_THE TASK_: Collect every line in the records below that contains the word "bending".

--*--

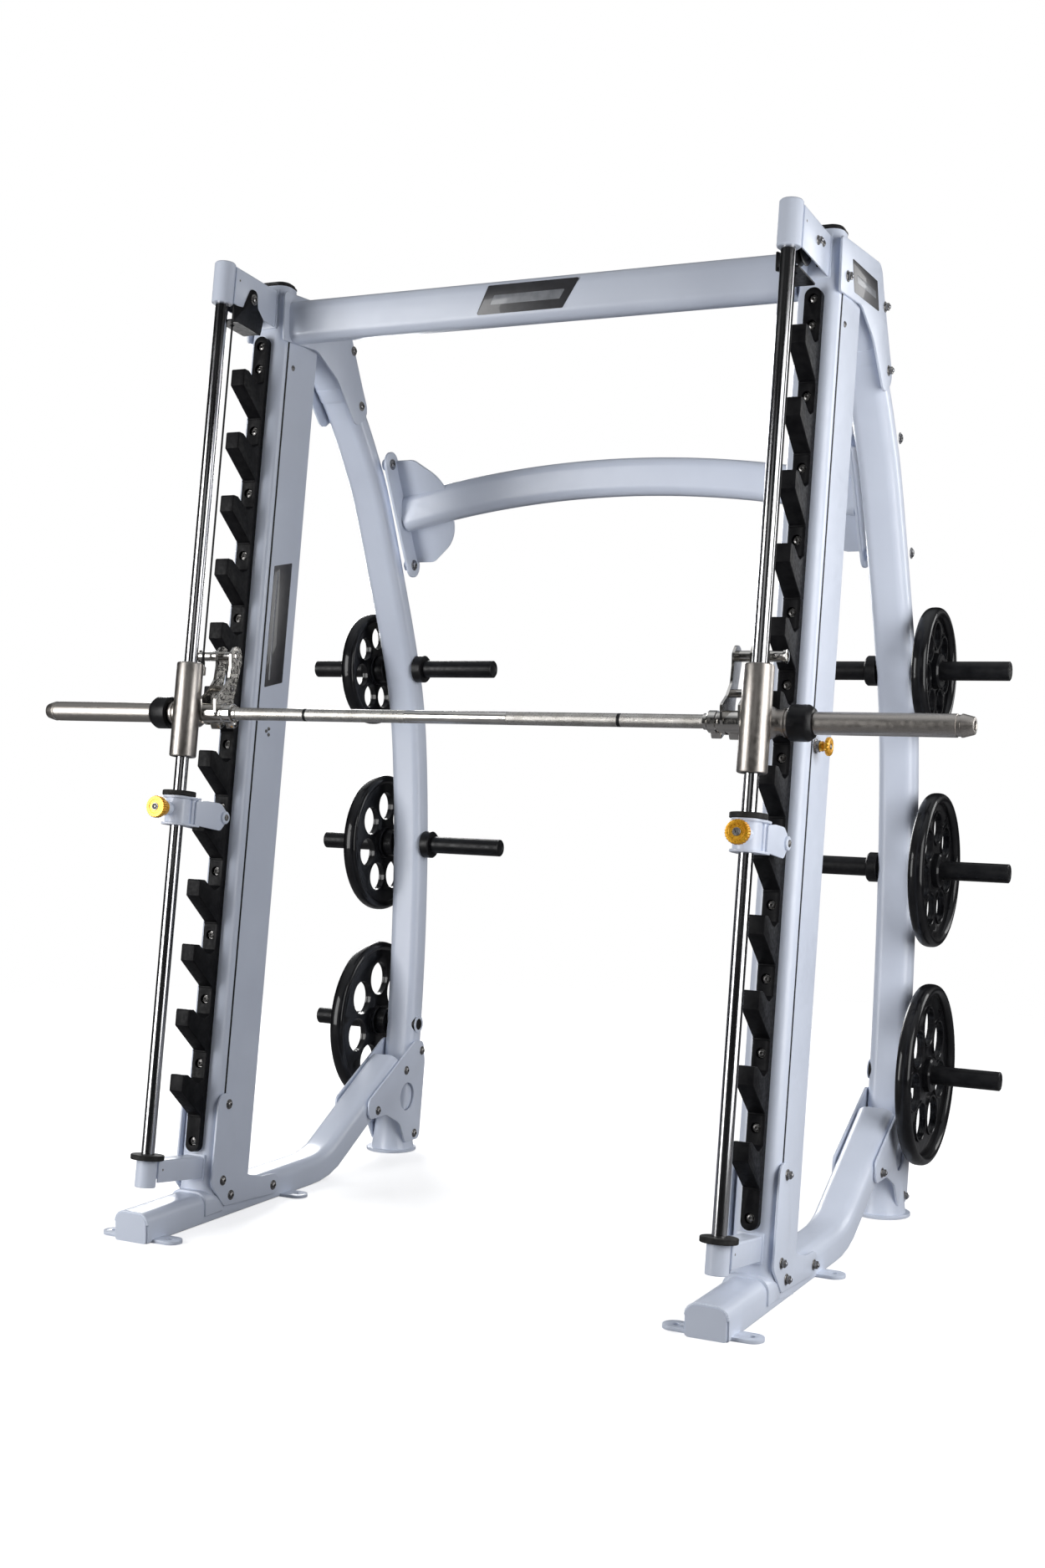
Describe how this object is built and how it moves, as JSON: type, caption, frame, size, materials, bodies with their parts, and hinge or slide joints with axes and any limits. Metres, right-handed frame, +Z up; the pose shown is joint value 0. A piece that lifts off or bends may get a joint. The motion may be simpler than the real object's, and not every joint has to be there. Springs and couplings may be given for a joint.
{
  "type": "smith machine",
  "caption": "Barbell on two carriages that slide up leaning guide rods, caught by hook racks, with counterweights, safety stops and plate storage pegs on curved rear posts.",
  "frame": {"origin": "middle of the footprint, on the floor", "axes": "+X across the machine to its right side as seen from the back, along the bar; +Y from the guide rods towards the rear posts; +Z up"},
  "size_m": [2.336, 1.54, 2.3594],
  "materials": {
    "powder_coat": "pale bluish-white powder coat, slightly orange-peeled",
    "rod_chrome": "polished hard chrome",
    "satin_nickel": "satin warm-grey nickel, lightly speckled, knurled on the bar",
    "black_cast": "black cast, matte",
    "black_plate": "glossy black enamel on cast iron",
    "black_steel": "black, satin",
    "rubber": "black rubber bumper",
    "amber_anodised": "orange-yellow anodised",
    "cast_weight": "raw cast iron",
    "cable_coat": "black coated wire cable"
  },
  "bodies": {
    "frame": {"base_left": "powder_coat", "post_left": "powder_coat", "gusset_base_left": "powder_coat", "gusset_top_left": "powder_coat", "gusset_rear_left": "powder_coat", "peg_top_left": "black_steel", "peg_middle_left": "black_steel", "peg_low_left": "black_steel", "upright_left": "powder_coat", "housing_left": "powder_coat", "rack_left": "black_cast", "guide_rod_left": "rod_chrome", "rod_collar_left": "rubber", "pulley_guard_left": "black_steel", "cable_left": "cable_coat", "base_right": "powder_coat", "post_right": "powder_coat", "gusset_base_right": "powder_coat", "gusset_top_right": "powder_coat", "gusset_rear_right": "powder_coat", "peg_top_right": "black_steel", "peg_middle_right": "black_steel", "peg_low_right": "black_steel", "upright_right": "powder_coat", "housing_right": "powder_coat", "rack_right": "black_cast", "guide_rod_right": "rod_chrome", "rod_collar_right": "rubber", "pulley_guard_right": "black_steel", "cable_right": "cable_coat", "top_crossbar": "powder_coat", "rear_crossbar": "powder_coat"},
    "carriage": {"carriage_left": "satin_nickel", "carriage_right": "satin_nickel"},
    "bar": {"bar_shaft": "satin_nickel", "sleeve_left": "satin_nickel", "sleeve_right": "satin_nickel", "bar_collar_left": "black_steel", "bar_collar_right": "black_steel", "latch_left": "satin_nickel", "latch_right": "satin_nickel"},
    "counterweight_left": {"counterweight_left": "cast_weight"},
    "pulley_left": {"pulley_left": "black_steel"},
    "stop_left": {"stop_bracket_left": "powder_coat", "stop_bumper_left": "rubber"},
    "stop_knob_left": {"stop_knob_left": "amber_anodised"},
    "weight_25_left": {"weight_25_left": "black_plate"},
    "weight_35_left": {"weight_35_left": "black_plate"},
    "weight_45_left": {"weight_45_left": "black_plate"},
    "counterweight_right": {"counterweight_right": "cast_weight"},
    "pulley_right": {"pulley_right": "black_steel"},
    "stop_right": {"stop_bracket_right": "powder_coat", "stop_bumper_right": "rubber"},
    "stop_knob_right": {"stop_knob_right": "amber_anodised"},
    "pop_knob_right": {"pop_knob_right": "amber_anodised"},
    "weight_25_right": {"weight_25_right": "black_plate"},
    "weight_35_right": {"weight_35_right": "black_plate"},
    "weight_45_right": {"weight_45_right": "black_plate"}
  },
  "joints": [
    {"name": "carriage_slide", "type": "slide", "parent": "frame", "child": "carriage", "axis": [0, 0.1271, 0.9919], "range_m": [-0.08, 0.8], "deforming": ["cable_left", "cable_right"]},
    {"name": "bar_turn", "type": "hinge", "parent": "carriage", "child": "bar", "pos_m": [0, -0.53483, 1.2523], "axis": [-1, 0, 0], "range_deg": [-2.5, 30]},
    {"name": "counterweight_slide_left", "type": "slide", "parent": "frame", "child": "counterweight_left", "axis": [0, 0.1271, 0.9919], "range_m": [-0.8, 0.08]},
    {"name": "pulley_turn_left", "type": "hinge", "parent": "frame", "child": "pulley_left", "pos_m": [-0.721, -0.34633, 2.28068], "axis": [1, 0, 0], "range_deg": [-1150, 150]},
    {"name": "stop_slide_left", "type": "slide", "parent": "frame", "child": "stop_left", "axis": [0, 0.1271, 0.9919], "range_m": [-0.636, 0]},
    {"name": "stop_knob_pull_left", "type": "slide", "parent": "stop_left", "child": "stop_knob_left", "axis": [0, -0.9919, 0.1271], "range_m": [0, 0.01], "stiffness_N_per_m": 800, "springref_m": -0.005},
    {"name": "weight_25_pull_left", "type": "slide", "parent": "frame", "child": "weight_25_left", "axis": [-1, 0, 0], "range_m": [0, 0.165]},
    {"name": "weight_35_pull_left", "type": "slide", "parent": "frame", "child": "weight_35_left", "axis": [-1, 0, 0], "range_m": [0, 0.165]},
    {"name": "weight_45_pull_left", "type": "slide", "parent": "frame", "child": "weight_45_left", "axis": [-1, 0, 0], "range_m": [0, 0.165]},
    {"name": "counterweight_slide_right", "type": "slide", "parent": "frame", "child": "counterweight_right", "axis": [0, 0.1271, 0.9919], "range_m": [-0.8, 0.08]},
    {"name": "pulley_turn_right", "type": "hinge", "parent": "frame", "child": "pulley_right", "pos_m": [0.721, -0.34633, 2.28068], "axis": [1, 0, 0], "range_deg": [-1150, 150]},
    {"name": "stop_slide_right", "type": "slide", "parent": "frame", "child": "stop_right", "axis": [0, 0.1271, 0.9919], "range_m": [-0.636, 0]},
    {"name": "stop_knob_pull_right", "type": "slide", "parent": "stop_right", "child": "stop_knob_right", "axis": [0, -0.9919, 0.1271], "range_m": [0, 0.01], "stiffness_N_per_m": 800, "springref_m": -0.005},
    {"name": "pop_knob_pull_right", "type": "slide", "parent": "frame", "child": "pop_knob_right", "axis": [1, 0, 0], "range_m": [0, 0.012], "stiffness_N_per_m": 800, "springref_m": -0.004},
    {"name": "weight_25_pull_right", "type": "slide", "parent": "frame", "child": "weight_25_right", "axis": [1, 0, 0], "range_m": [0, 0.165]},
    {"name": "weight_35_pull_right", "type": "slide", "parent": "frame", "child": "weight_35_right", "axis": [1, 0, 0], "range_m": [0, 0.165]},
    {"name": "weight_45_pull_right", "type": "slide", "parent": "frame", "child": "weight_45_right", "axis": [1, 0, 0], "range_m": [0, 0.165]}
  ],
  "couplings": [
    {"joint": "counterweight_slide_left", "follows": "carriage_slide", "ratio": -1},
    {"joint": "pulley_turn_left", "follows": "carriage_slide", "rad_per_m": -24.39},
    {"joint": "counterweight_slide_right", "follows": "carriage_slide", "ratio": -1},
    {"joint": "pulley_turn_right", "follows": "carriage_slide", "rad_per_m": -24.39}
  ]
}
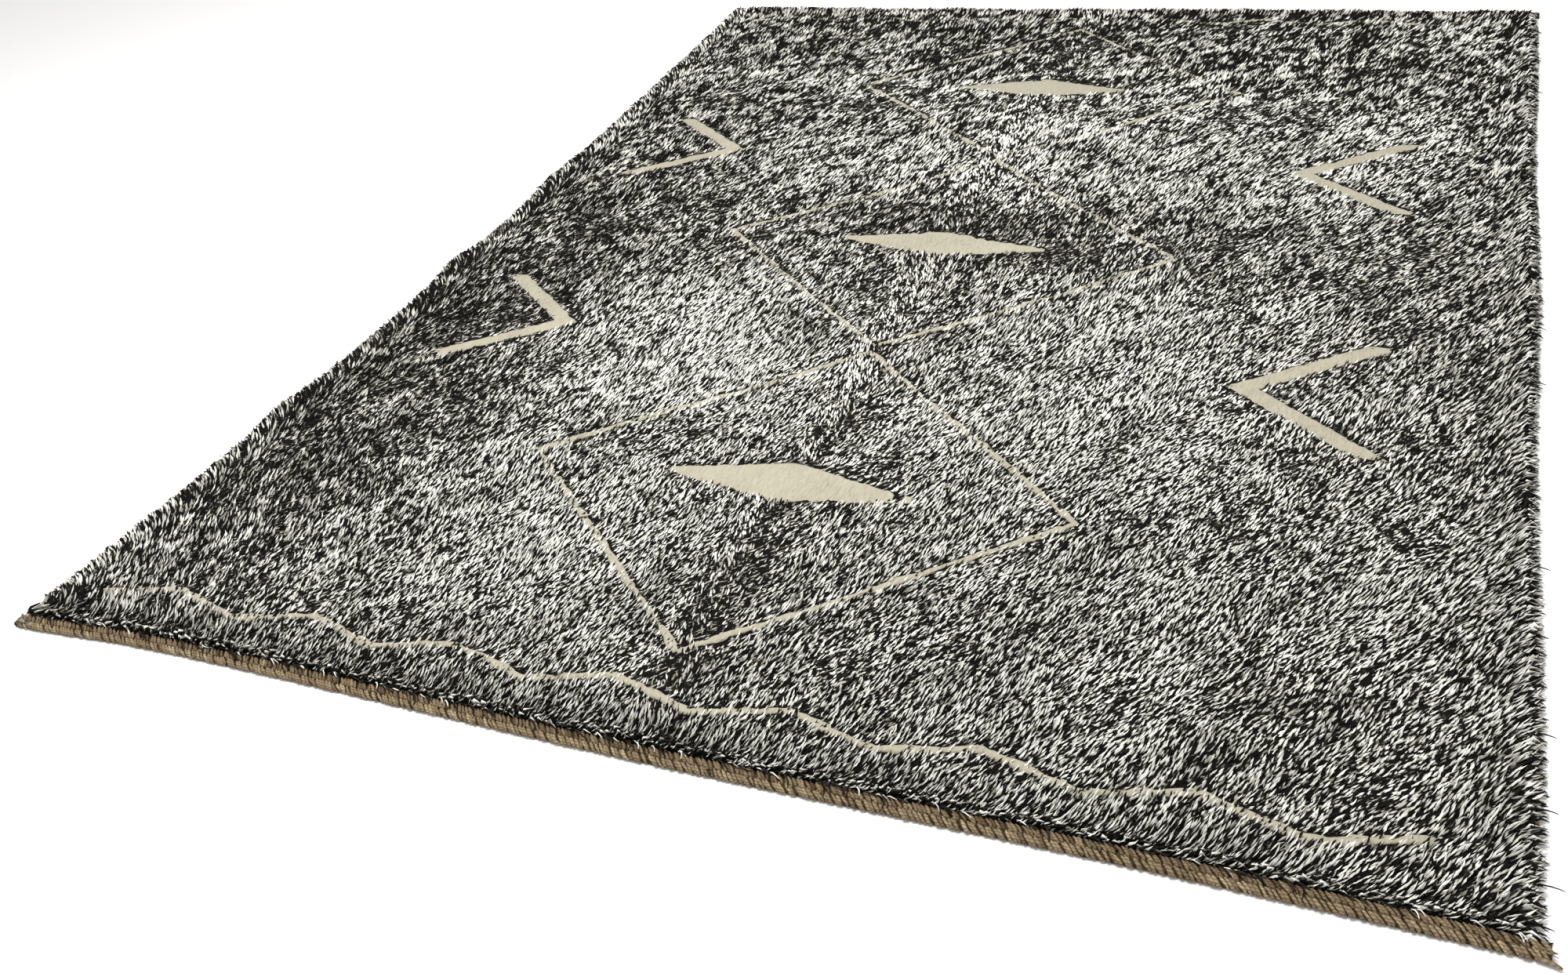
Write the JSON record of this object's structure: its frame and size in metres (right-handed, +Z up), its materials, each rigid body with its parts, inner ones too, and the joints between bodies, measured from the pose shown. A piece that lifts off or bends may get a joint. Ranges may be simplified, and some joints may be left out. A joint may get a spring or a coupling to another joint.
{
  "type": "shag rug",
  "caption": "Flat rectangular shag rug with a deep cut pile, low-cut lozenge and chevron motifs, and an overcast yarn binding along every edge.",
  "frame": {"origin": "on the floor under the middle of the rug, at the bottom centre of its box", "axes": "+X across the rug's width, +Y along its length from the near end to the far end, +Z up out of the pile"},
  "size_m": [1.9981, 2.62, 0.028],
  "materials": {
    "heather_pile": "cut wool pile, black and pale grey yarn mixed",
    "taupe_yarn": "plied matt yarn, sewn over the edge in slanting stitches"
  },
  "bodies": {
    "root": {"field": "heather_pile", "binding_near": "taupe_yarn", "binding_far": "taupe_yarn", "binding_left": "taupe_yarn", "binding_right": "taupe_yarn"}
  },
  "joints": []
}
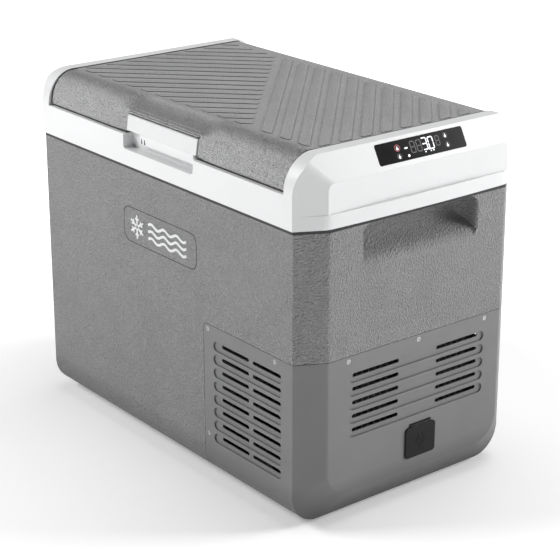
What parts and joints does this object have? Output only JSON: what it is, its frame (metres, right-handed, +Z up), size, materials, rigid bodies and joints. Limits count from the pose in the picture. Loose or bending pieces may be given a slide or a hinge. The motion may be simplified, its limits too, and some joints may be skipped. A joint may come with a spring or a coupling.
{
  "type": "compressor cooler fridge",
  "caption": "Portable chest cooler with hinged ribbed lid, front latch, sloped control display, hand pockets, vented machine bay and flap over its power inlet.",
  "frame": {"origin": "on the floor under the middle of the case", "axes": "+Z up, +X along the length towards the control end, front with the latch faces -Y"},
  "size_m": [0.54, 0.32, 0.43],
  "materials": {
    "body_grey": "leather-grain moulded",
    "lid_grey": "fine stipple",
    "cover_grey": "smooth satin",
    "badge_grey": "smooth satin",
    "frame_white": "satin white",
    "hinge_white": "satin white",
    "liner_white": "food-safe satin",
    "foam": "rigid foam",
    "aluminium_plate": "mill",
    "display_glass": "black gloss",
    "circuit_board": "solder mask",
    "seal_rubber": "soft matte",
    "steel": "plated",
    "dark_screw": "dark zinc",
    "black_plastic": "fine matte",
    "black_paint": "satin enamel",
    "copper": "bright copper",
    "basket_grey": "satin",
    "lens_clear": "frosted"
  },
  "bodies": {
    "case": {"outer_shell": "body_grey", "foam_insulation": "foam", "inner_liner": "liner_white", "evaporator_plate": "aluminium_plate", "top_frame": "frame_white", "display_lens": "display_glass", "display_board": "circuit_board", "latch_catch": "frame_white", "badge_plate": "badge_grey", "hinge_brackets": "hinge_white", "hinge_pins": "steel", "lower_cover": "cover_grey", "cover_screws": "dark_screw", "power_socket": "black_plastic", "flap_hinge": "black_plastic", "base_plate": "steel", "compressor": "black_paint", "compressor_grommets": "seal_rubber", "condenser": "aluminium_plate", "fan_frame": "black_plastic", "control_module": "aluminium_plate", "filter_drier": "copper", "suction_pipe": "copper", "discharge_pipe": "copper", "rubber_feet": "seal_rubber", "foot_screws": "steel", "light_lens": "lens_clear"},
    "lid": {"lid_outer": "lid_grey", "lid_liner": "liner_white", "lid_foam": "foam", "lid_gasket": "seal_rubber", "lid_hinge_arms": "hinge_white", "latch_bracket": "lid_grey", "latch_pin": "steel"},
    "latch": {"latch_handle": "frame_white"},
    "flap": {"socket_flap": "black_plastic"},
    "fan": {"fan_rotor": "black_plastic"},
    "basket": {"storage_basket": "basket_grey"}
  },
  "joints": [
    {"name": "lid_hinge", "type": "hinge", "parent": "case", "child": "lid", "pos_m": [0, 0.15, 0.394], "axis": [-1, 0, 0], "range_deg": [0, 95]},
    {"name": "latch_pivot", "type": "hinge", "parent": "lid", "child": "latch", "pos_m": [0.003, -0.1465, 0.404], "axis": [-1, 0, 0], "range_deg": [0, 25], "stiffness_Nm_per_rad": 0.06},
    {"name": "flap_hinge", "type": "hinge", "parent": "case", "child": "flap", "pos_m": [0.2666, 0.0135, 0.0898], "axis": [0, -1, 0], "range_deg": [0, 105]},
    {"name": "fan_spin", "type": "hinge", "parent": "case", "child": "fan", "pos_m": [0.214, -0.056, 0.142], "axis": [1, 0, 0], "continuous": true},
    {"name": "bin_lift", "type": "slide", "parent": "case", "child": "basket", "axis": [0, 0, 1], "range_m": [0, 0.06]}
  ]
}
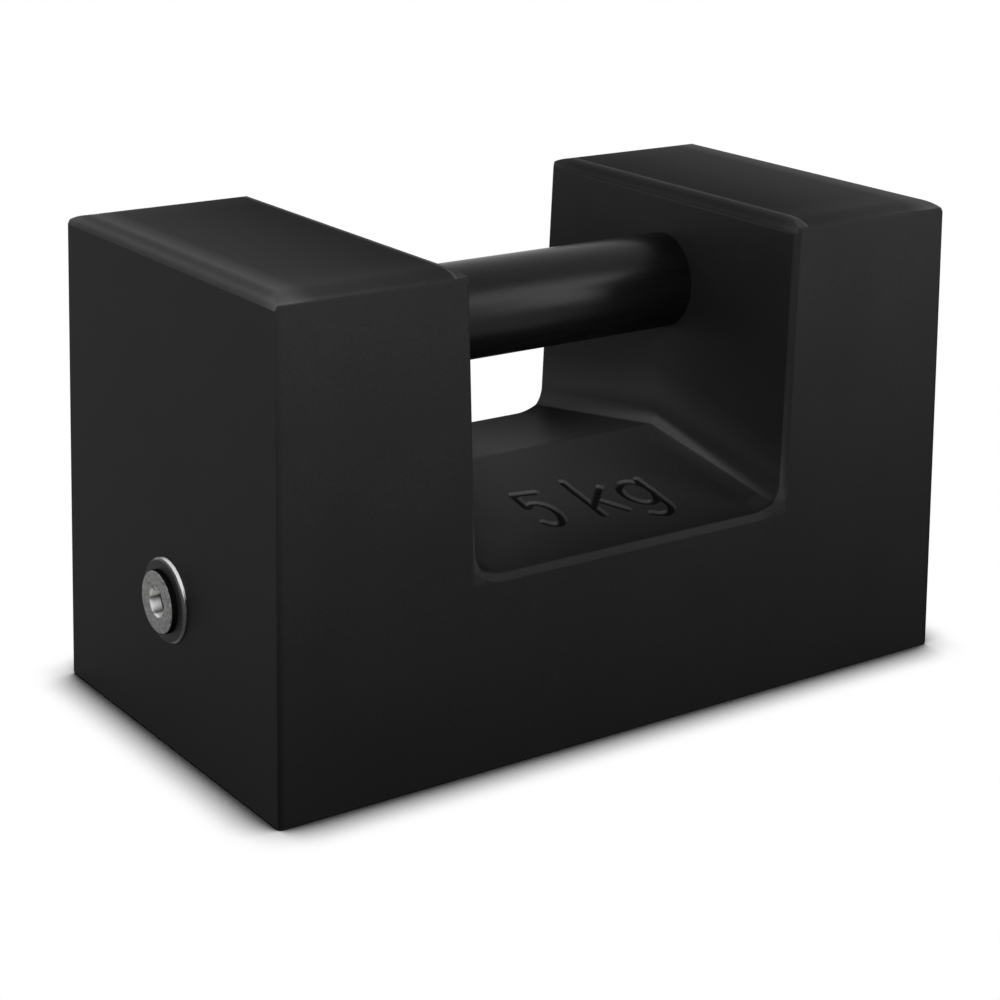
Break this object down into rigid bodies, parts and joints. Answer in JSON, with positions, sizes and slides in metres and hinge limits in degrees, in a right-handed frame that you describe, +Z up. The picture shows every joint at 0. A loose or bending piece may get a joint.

--*--

_REPLY TO THE TASK_:
What parts and joints does this object have? Output only JSON: what it is, its frame (metres, right-handed, +Z up), size, materials, rigid bodies and joints. Limits count from the pose in the picture. Loose or bending pieces may be given a slide or a hinge. The motion may be simplified, its limits too, and some joints may be skipped. A joint may come with a spring or a coupling.
Break this object down into rigid bodies, parts and joints. Answer in JSON, with positions, sizes and slides in metres and hinge limits in degrees, in a right-handed frame that you describe, +Z up. The picture shows every joint at 0. A loose or bending piece may get a joint.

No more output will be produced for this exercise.